Creative Machine 2024 opens mid-November, in Beijing, China.

HISTORY

The first Creative Machine Exhibition was held in 2014, when William Latham, Frederic Fol Leymarie and Atau Tanaka conceived the idea of an art exhibition “exploring the twilight world between human and machine creativity”. Digital, robotic, AI and video art from around the globe were selected on this central premise, where a machine played some creative role “large or small” in the creative process, in partnership with the human or without the human. The exhibition stimulated huge interest and was sponsored by The Arts Council England and the first symposium was held to coincide with the exhibition.

The founding question for the Creative Machine team was Could a machine replace the human artist? and, if not, could the machine be an effective creative partner to the artist? This core theme led to the development of four more Creative Machine events over the next 9 years, bringing in hundreds of artists, curators, researchers and musicians, presenting each year’s latest technological advances in art and leading to the new Creative Machine Symposium 2023.

In 2014, The Creative Machine (Hatcham Gallery, London) was a major exhibition with a vision for showing works by key international artists, Goldsmiths staff and selected students. The range of work on show, which could be broadly termed Computer Art, included mechanical drawing devices, kinetic sculpture driven by fuzzy logic, images produced using machine learning, simulated cellular growth forms and the self-generating works using automated aesthetics, VR, 3D printing, and social telephony networks. The show was curated by Atau Tanaka, Frederic Fol Leymarie and William Latham and was sponsored by The Arts Council.

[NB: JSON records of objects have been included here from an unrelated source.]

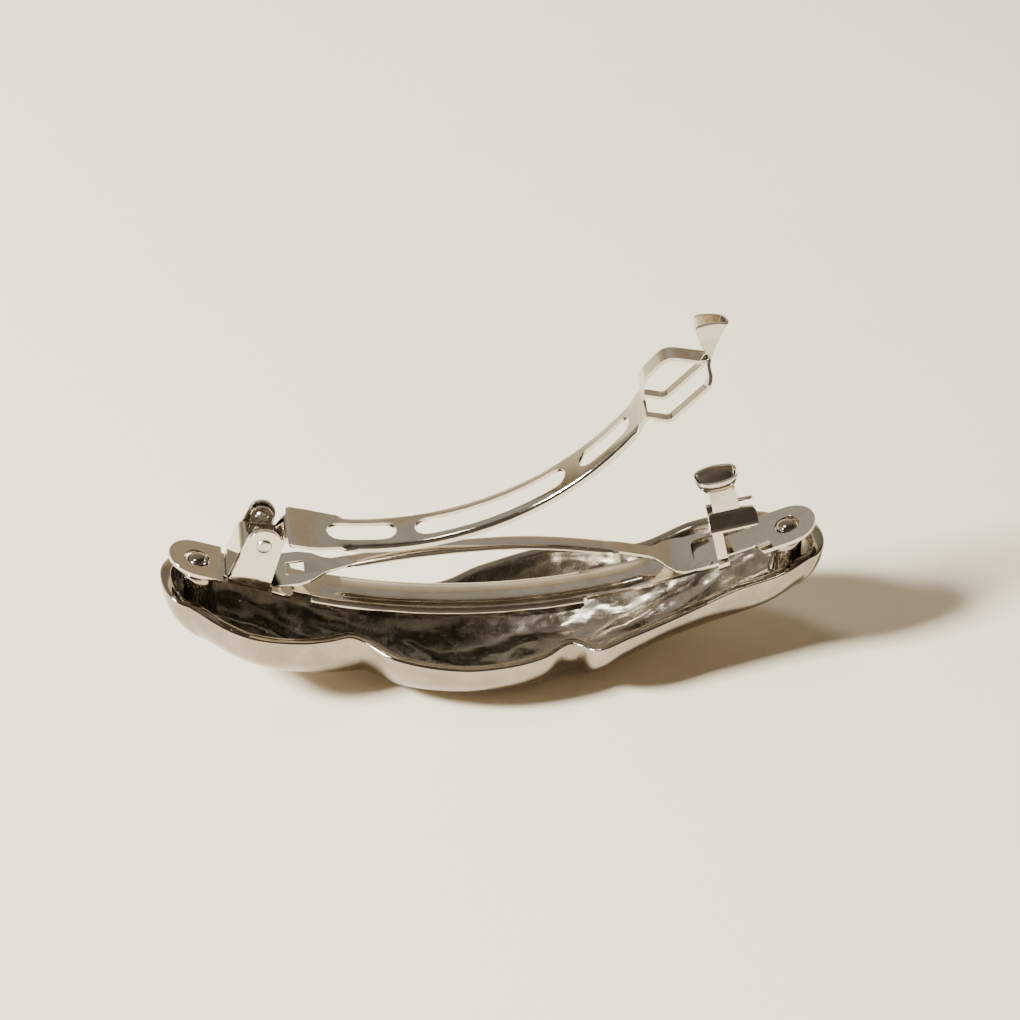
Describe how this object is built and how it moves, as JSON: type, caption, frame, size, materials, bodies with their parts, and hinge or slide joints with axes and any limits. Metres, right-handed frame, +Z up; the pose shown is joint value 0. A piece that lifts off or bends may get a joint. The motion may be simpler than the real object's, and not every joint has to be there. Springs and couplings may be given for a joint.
{
  "type": "french barrette",
  "caption": "Hair barrette: cast free-form shell lying face down, with a stamped steel clasp on its back: plate, hinged arm, bowed tension spring and sprung catch.",
  "frame": {"origin": "middle of the small flat on the crown of the shell, where the face-down barrette touches the surface", "axes": "+X along the barrette towards the catch, +Z up out of the shell through the clasp, -Y towards the flank with the two deep pleats"},
  "size_m": [0.0792, 0.0237, 0.0478],
  "materials": {
    "polished_nickel_cast": "polished nickel-tone plating over a zinc casting",
    "plated_steel_sheet": "bright nickel-tone plating over stamped steel sheet",
    "plated_spring_steel": "bright nickel-tone plating over thin spring steel",
    "plated_rivet": "plated steel, peened ends slightly dull"
  },
  "bodies": {
    "barrette": {"shell": "polished_nickel_cast", "base_plate": "plated_steel_sheet", "catch_saddle": "plated_spring_steel", "hinge_rivet_near": "plated_rivet", "hinge_rivet_far": "plated_rivet", "tension_spring": "plated_spring_steel"},
    "clasp_arm": {"arm": "plated_steel_sheet"},
    "near_leg": {"catch_leg_near": "plated_spring_steel"},
    "far_leg": {"catch_leg_far": "plated_spring_steel"}
  },
  "joints": [
    {"name": "arm_hinge", "type": "hinge", "parent": "barrette", "child": "clasp_arm", "pos_m": [-0.02729, 0, 0.02167], "axis": [0, -1, 0], "range_deg": [-16.1, 2.3], "deforming": ["tension_spring"]},
    {"name": "near_leg_squeeze", "type": "hinge", "parent": "barrette", "child": "near_leg", "pos_m": [0.02833, -0.00315, 0.01614], "axis": [0.9799, 0, 0.1994], "range_deg": [-1.8, 0], "stiffness_Nm_per_rad": 0.02},
    {"name": "far_leg_squeeze", "type": "hinge", "parent": "barrette", "child": "far_leg", "pos_m": [0.02833, 0.00315, 0.01614], "axis": [0.9799, 0, 0.1994], "range_deg": [0, 1.8], "stiffness_Nm_per_rad": 0.02}
  ],
  "couplings": [
    {"joint": "far_leg_squeeze", "follows": "near_leg_squeeze", "ratio": -1}
  ]
}
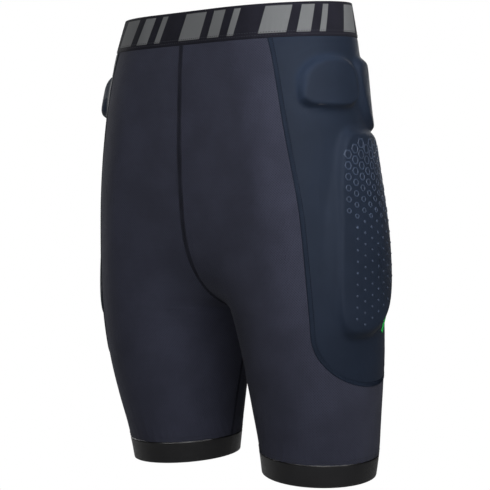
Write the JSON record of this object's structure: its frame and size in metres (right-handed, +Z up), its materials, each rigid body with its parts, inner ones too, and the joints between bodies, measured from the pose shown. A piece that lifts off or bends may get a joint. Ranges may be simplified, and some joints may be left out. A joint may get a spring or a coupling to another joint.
{
  "type": "padded impact shorts",
  "caption": "Long-leg stretch shorts with a wide elastic waistband and foam impact pads held under covers on the hips, thighs and tailbone.",
  "frame": {"origin": "centre of the waist opening, in the plane of the waistband's top edge", "axes": "+Z up out of the waist, the front faces -Y, the wearer's left is +X"},
  "size_m": [0.3924, 0.2183, 0.554],
  "materials": {
    "knit": "matt fine mesh knit",
    "side_lycra": "smooth stretch jersey",
    "seam_tape": "cover-stitched tape",
    "lining_mesh": "open mesh",
    "pad_foam": "moulded closed-cell foam",
    "cell_foam": "moulded closed-cell foam",
    "accent_tape": "bright woven tape",
    "hem_elastic": "satin elastic",
    "thread": "polyester thread",
    "silicone": "printed silicone grip",
    "waist_elastic": "ribbed jacquard elastic",
    "label_tape": "blank satin tape"
  },
  "bodies": {
    "root": {"waistband": "waist_elastic", "waistband_stitching": "thread", "waistband_label": "label_tape", "front_lining": "lining_mesh", "front_centre_seam": "seam_tape", "back_centre_seam": "seam_tape", "tailbone_pad": "pad_foam", "tailbone_pocket": "side_lycra", "front_panel_left": "knit", "front_panel_right": "knit", "back_panel_left": "knit", "back_panel_right": "knit", "side_panel_left": "side_lycra", "side_panel_right": "side_lycra", "side_panel_seam_left": "seam_tape", "side_panel_seam_right": "seam_tape", "pad_pocket_left": "lining_mesh", "pad_pocket_right": "lining_mesh", "hip_pad_left": "pad_foam", "hip_pad_right": "pad_foam", "rear_hip_pad_left": "pad_foam", "rear_hip_pad_right": "pad_foam", "thigh_pad_left": "pad_foam", "thigh_pad_right": "pad_foam", "thigh_pad_cells_left": "cell_foam", "thigh_pad_cells_right": "cell_foam", "accent_strip_left": "accent_tape", "accent_strip_right": "accent_tape", "leg_seam_left": "seam_tape", "leg_seam_right": "seam_tape", "inseam_left": "seam_tape", "inseam_right": "seam_tape", "hem_band_left": "hem_elastic", "hem_band_right": "hem_elastic", "hem_stitching_left": "thread", "hem_stitching_right": "thread", "hem_gripper_left": "silicone", "hem_gripper_right": "silicone"}
  },
  "joints": []
}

In 2018 The Creative Machine 2 Exhibition at Hatcham Gallery continued the core themes of CM1 in collaboration with CYLAND MediaArtLab based in St. Petersburg, Russia. Latham and Leymarie added curators and artists Anna Frants and Elena Gubanova to the team and showed works by artists linked to Goldsmiths and artists from CYLAND. CM2 was developed in association with the Youth Education Center at the State Hermitage and The Leonardo Journal. The works shown included many technological advances since the ‘14 show, including Virtual Reality Installations, Sculptures, Computer Art Installations, Augmented Reality Paintings and Machine Learning Video Art.

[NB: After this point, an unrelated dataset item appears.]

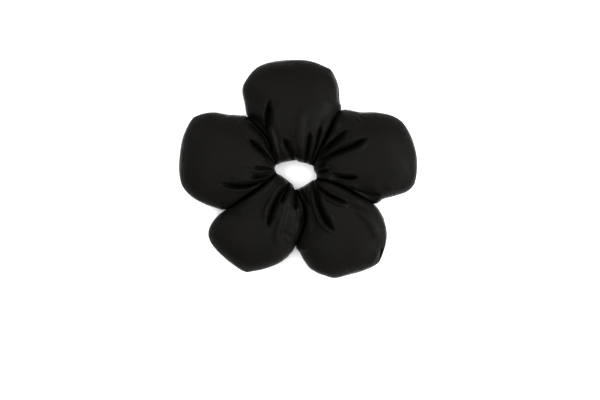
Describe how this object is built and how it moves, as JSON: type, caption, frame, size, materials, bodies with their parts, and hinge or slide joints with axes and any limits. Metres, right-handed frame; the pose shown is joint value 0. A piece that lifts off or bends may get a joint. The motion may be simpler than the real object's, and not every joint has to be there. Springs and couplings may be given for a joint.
{
  "type": "flower scrunchie",
  "caption": "Flower-shaped hair tie: padded satin petals gathered on a ring of flat elastic, around an open middle for the hair.",
  "frame": {"origin": "middle of the outline, on the plane that the flower lies on", "axes": "+Z out of the front of the flower, +Y towards petal 1, +X to the right when seen from the front"},
  "size_m": [0.1499, 0.1394, 0.029],
  "materials": {
    "black_satin": "woven polyester satin, low sheen",
    "black_satin_gathered": "woven polyester satin, gathered",
    "polyester_wadding": "loose fibre",
    "black_knitted_elastic": "knitted, ribbed",
    "black_thread": "twisted polyester"
  },
  "bodies": {
    "loop_1": {"elastic_1": "black_knitted_elastic", "elastic_bar_tack_1": "black_thread", "elastic_bar_tack_2": "black_thread", "neck_1_2": "black_satin_gathered"},
    "loop_2": {"elastic_2": "black_knitted_elastic", "neck_2_3": "black_satin_gathered"},
    "loop_3": {"elastic_3": "black_knitted_elastic", "neck_3_4": "black_satin_gathered"},
    "loop_4": {"elastic_4": "black_knitted_elastic", "neck_4_5": "black_satin_gathered"},
    "loop_5": {"elastic_5": "black_knitted_elastic", "neck_5_1": "black_satin_gathered"},
    "petal_1": {"petal_1_front": "black_satin", "petal_1_back": "black_satin", "petal_1_wadding": "polyester_wadding"},
    "petal_2": {"petal_2_front": "black_satin", "petal_2_back": "black_satin", "petal_2_wadding": "polyester_wadding"},
    "petal_3": {"petal_3_front": "black_satin", "petal_3_back": "black_satin", "petal_3_wadding": "polyester_wadding"},
    "petal_4": {"petal_4_front": "black_satin", "petal_4_back": "black_satin", "petal_4_wadding": "polyester_wadding"},
    "petal_5": {"petal_5_front": "black_satin", "petal_5_back": "black_satin", "petal_5_wadding": "polyester_wadding"}
  },
  "joints": [
    {"name": "stretch_1_2", "type": "slide", "parent": "loop_1", "child": "loop_2", "axis": [-0.7771, -0.6293, 0], "range_m": [0, 0.02167], "stiffness_N_per_m": 200},
    {"name": "stretch_2_3", "type": "slide", "parent": "loop_2", "child": "loop_3", "axis": [0.3584, -0.9336, 0], "range_m": [0, 0.02065], "stiffness_N_per_m": 200},
    {"name": "stretch_1_5", "type": "slide", "parent": "loop_1", "child": "loop_5", "axis": [0.8192, -0.5736, 0], "range_m": [0, 0.02167], "stiffness_N_per_m": 200},
    {"name": "stretch_5_4", "type": "slide", "parent": "loop_5", "child": "loop_4", "axis": [-0.3256, -0.9455, 0], "range_m": [0, 0.02167], "stiffness_N_per_m": 200},
    {"name": "petal_1_tilt", "type": "hinge", "parent": "loop_1", "child": "petal_1", "pos_m": [-0.00113, 0.01559, 0.0135], "axis": [0.9994, 0.0349, 0], "range_deg": [-20, 60], "stiffness_Nm_per_rad": 0.03},
    {"name": "petal_2_tilt", "type": "hinge", "parent": "loop_2", "child": "petal_2", "pos_m": [-0.01796, 0.00196, 0.0135], "axis": [0.2419, 0.9703, 0], "range_deg": [-20, 60], "stiffness_Nm_per_rad": 0.03},
    {"name": "petal_3_tilt", "type": "hinge", "parent": "loop_3", "child": "petal_3", "pos_m": [-0.01056, -0.01732, 0.0135], "axis": [-0.829, 0.5592, 0], "range_deg": [-20, 60], "stiffness_Nm_per_rad": 0.03},
    {"name": "petal_4_tilt", "type": "hinge", "parent": "loop_4", "child": "petal_4", "pos_m": [0.00957, -0.01732, 0.0135], "axis": [-0.829, -0.5592, 0], "range_deg": [-20, 60], "stiffness_Nm_per_rad": 0.03},
    {"name": "petal_5_tilt", "type": "hinge", "parent": "loop_5", "child": "petal_5", "pos_m": [0.01662, 0.00316, 0.0135], "axis": [0.309, -0.9511, 0], "range_deg": [-20, 60], "stiffness_Nm_per_rad": 0.03}
  ],
  "couplings": [
    {"joint": "stretch_2_3", "follows": "stretch_1_2", "ratio": 0.95308},
    {"joint": "stretch_1_5", "follows": "stretch_1_2", "ratio": 1},
    {"joint": "stretch_5_4", "follows": "stretch_1_2", "ratio": 1}
  ]
}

Artists work shown included: Marina Alekseeva, Memo Akten, Laura Dekker, Alexandra Dementieva, Jake Elwes, Anna Frants, Alexey Grachev / Sergey Komarov, Elena Gubanova, Ivan Govorkov, Sergey Katran, ​Parashkev Nachev, Vitaly Pushnitsky, Annie Tadne, Nye Thompson, William Latham, Stephen Todd, Lance Putnam, Guido Salimbeni, Peter Todd, Andy Lomas and Brigitta Zics. Previous exhibitions have featured leading as well as some emerging international artists: Naoko Tosa, Yoichiro Kawaguchi, Jon McCormack, Cécile Babiole, Félix Luque Sanchez, Quayola, Andy Lomas, Patrick Tresset, Memo Akten, Daniel Berio, Vesna Petresin, Damien Borowik, Balint Bolygo, Ernest Edmonds, Paul Brown, Anna Dumitriu & Alex May, Lillevan William Latham, Daisy Latham.